• [OBJECTIVE]: Whenever a line below holds the word "from", copy that line.

■ ■ ■ ■ ■

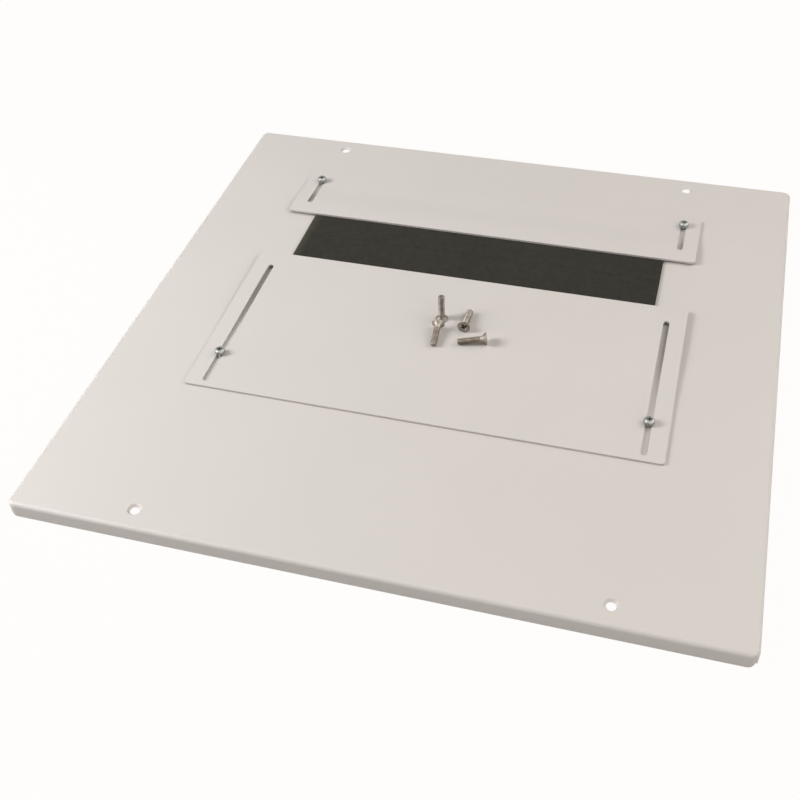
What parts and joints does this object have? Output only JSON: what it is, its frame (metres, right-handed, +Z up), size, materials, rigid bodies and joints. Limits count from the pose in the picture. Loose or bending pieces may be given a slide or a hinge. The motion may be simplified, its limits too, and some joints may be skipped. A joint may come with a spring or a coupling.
{
  "type": "enclosure top plate",
  "caption": "Square folded sheet top plate for an enclosure, with a cable opening closed by two slotted sliding covers and soft sealing strips.",
  "frame": {"origin": "centre of the plate, on the plane that the rim of its folded edges rests on", "axes": "+X to the right and +Y to the rear, seen from the side of the deeper cover; +Z up out of the plate's outer face"},
  "size_m": [0.6, 0.6, 0.0456],
  "materials": {
    "plate_paint": "warm light grey powder coat, fine satin texture",
    "cover_paint": "warm light grey powder coat, fine satin texture",
    "seal_foam": "charcoal cellular rubber, matt",
    "screw_zinc": "bright zinc-plated steel",
    "nut_zinc": "zinc-plated steel"
  },
  "bodies": {
    "plate": {"base_plate": "plate_paint", "guide_screws": "screw_zinc", "guide_nuts": "nut_zinc"},
    "front_slide": {"front_cover": "cover_paint", "front_seal_strip": "seal_foam", "fixing_screws": "screw_zinc"},
    "rear_slide": {"rear_cover": "cover_paint", "rear_seal_strip": "seal_foam"}
  },
  "joints": [
    {"name": "front_cover_slide", "type": "slide", "parent": "plate", "child": "front_slide", "axis": [0, -1, 0], "range_m": [0, 0.1343]},
    {"name": "rear_cover_slide", "type": "slide", "parent": "plate", "child": "rear_slide", "axis": [0, 1, 0], "range_m": [0, 0.0408]}
  ]
}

■ ■ ■ ■ ■

• [ANSWER BELOW]:
What parts and joints does this object have? Output only JSON: what it is, its frame (metres, right-handed, +Z up), size, materials, rigid bodies and joints. Limits count from the pose in the picture. Loose or bending pieces may be given a slide or a hinge. The motion may be simplified, its limits too, and some joints may be skipped. A joint may come with a spring or a coupling.
  "frame": {"origin": "centre of the plate, on the plane that the rim of its folded edges rests on", "axes": "+X to the right and +Y to the rear, seen from the side of the deeper cover; +Z up out of the plate's outer face"},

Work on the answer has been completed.